UBS aims to retain the majority of Credit Suisse’s private bankers, although several have already departed, according to two insiders. In the Asia Pacific region, UBS plans to retain a few hundred Credit Suisse private bankers, increasing its total to more than 1,200, as reported by Bloomberg earlier this month. Some private bankers in Singapore are expected to relocate to UBS’s flagship offices near a prime shopping district in the city-state as early as next month, signaling one of the initial tangible steps toward the completion of the merger.

Furthermore, the bank will need to retain individuals responsible for managing Credit Suisse’s structured loans to affluent clients and the equity derivatives books, at least in the near term, according to one of the sources.

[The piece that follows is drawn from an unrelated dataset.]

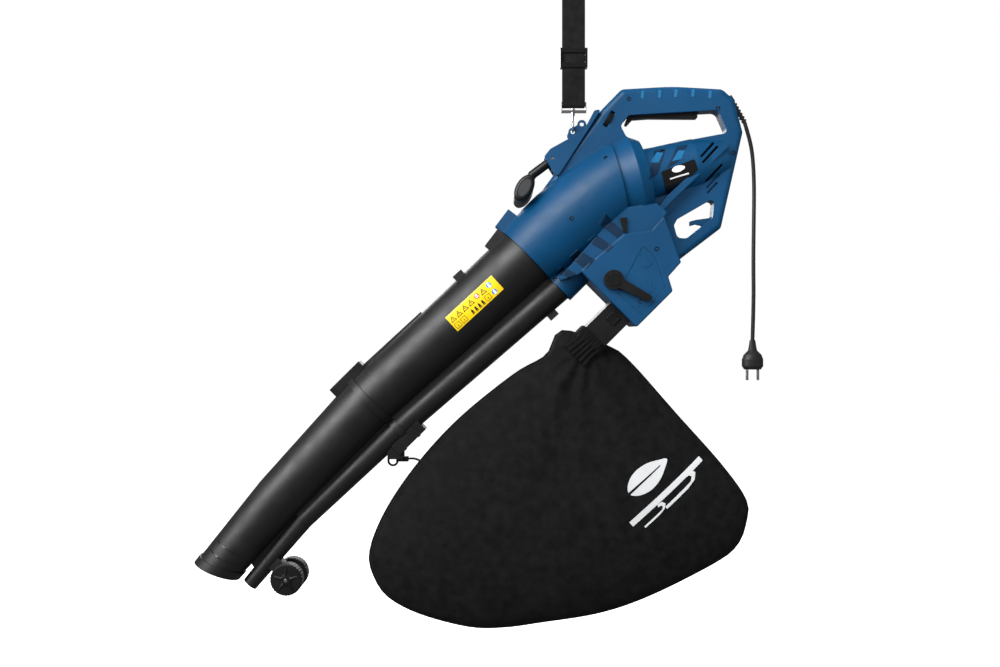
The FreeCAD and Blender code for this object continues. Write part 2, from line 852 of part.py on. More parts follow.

Regarding the Swiss domestic business, UBS plans to make a decision in the third quarter on whether to fully integrate it with its own Swiss unit or pursue alternative options such as spinning it off or taking it public. The fate of the Swiss bank has garnered significant attention, as Swiss-based companies and politicians have expressed concerns over the combined bank’s market power.

Therefore, the initial job cuts are likely to exclude positions related to the extensive overlap in the Swiss businesses, according to the sources. If the two domestic businesses are merged, as many as 10,000 jobs could be eliminated, one individual stated. Around 30% of the megabank’s combined staff is located in Switzerland, spread across domestic businesses, as well as employees based in the country working in corporate functions, wealth management, and asset management.

Ermotti has stated that the “base case scenario” is for UBS to retain Credit Suisse’s domestic unit. Based on comments from Ermotti and Chairman Colm Kelleher in meetings and town halls this month, many employees expect the businesses to be fully merged, especially following the deterioration of Credit Suisse’s domestic private banking division, the sources revealed.